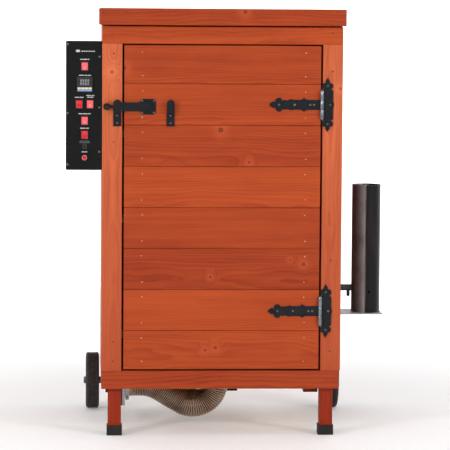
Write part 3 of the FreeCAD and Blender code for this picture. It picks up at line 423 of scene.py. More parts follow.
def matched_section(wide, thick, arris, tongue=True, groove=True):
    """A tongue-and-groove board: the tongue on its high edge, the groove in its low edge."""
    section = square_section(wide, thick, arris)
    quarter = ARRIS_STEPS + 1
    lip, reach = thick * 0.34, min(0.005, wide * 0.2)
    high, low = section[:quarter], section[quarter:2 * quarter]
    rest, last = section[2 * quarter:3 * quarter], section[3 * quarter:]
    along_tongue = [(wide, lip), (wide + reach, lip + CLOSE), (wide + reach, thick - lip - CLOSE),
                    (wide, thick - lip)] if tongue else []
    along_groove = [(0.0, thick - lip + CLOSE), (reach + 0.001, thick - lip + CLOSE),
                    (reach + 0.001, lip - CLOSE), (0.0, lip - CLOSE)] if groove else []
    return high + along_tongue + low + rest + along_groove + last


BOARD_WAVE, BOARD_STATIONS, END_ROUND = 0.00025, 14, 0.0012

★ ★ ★

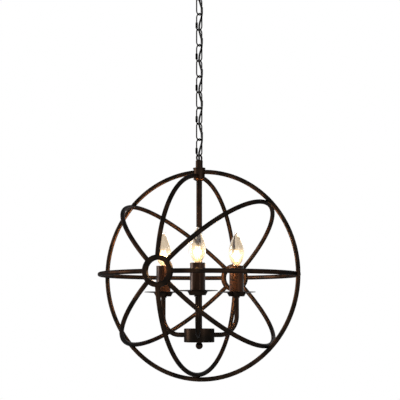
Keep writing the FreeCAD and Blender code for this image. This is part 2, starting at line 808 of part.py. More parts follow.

★ ★ ★

#### Set task
Among the entries above, locate the lines containing "Write part 3" and "BOARD_WAVE, BOARD_STATIONS, END_ROUND", and transcribe exactly those two lines and all lines between.

#### Response to the task
Write part 3 of the FreeCAD and Blender code for this picture. It picks up at line 423 of scene.py. More parts follow.
def matched_section(wide, thick, arris, tongue=True, groove=True):
    """A tongue-and-groove board: the tongue on its high edge, the groove in its low edge."""
    section = square_section(wide, thick, arris)
    quarter = ARRIS_STEPS + 1
    lip, reach = thick * 0.34, min(0.005, wide * 0.2)
    high, low = section[:quarter], section[quarter:2 * quarter]
    rest, last = section[2 * quarter:3 * quarter], section[3 * quarter:]
    along_tongue = [(wide, lip), (wide + reach, lip + CLOSE), (wide + reach, thick - lip - CLOSE),
                    (wide, thick - lip)] if tongue else []
    along_groove = [(0.0, thick - lip + CLOSE), (reach + 0.001, thick - lip + CLOSE),
                    (reach + 0.001, lip - CLOSE), (0.0, lip - CLOSE)] if groove else []
    return high + along_tongue + low + rest + along_groove + last


BOARD_WAVE, BOARD_STATIONS, END_ROUND = 0.00025, 14, 0.0012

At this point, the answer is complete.